三段のお重の蓋を開けた最初の段は一面に敷き詰められた白いかまぼこ。のみ。隙間なく敷き詰められていて箸を入れるのが難しいくらいぎっちり入っている。続く二段目は上側がピンク色のかまぼこ。のみ。隙間なく敷き詰められていて箸を入れる難しさの難易度は一段目と変わらない。二段に続いて繰り広げられたかまぼこワールドを突破し、現れる最終ステージの三段目はなぜか煮汁が無くパッサパサのチャーシュー。溢れ出る肉汁などなく口の中の水分を奪われる。

おせちは昔の人が普段、食べられない贅沢なものや、おめでたい色合いのものを詰め合わせたものと聞いたことがあるが、母のおせちはそんな常識にとらわれない。
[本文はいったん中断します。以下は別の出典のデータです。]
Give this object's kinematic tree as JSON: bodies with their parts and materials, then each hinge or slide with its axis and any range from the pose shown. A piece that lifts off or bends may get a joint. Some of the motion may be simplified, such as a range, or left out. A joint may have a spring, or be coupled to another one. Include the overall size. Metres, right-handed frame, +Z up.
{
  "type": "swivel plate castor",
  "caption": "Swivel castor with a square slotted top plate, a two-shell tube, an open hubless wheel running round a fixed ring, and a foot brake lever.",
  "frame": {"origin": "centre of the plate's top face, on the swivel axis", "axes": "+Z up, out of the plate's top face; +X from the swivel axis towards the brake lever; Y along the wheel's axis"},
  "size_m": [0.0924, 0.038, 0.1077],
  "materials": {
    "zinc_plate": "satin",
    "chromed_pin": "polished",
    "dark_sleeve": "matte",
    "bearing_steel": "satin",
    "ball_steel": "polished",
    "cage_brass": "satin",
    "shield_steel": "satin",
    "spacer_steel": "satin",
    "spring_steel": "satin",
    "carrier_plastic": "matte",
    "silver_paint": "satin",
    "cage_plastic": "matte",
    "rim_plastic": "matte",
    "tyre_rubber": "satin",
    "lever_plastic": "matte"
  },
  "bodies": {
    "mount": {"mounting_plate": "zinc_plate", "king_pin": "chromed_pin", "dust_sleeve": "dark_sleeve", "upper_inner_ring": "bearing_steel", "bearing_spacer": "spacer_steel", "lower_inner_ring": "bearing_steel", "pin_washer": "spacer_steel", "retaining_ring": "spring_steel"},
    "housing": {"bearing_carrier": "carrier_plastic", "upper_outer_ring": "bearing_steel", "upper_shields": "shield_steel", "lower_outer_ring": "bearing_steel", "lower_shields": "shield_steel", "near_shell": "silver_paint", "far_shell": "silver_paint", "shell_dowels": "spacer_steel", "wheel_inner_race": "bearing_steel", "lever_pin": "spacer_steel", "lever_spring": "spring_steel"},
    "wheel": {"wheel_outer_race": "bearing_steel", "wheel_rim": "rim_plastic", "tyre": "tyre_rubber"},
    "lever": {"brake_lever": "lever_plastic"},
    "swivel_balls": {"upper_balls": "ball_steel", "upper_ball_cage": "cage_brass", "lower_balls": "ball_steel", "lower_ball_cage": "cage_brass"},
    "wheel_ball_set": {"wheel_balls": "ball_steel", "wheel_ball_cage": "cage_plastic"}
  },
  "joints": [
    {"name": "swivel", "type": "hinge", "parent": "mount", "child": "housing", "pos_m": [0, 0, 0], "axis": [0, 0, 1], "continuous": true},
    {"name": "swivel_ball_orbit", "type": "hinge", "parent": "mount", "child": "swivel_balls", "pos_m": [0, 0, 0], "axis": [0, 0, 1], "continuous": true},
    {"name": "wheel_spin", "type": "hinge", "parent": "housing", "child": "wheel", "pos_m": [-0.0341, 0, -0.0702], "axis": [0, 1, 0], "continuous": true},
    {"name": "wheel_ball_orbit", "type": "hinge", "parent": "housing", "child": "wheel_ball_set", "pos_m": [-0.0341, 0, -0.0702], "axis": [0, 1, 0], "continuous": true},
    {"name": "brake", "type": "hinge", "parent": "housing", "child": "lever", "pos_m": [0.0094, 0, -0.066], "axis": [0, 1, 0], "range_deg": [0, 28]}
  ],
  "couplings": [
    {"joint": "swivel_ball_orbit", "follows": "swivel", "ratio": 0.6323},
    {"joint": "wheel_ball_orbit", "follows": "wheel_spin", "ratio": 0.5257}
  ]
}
使っているお重は内側が朱色。外は漆っぽいっ黒。金色で海の波や船が描かれ、白で木も描かれている。お重に使われている色が4色で食材の色が白、ピンク、茶の3色。食材に使われている色の数が容器のお重に負けている。

この話を上司、同僚2人の4人で話してたら会話に入ってない少し離れた場所にいた先輩が飲んでいたコーヒーを吹き出し、

『ごめんなさい。でも、嘘でしょ?』

その先輩に訊かれたけど事実だ。口に飲み物を含んだまま笑うと、こんなに飛散するんだと皆と掃除しながら思わされた。小5か小6の時、

『お婆ちゃんのおせちにはエビとかあった』

と、母に言ったことがある。翌年のおせちの内容は変わらなかったけど、オプションでお皿にのった甘えびが付いてきた。日本人歴は圧倒的に僕より上なのに尾頭付きのエビでも、お寿司でもない甘えび単体をオプションで出してきた母にイカれ過ぎてんな。この人。と信じられなかった。

明日、実家に少しだけ顔を見せにいく予定だけど、今年もあのシンプルな色合いのおせちが食卓に鎮座していると思う。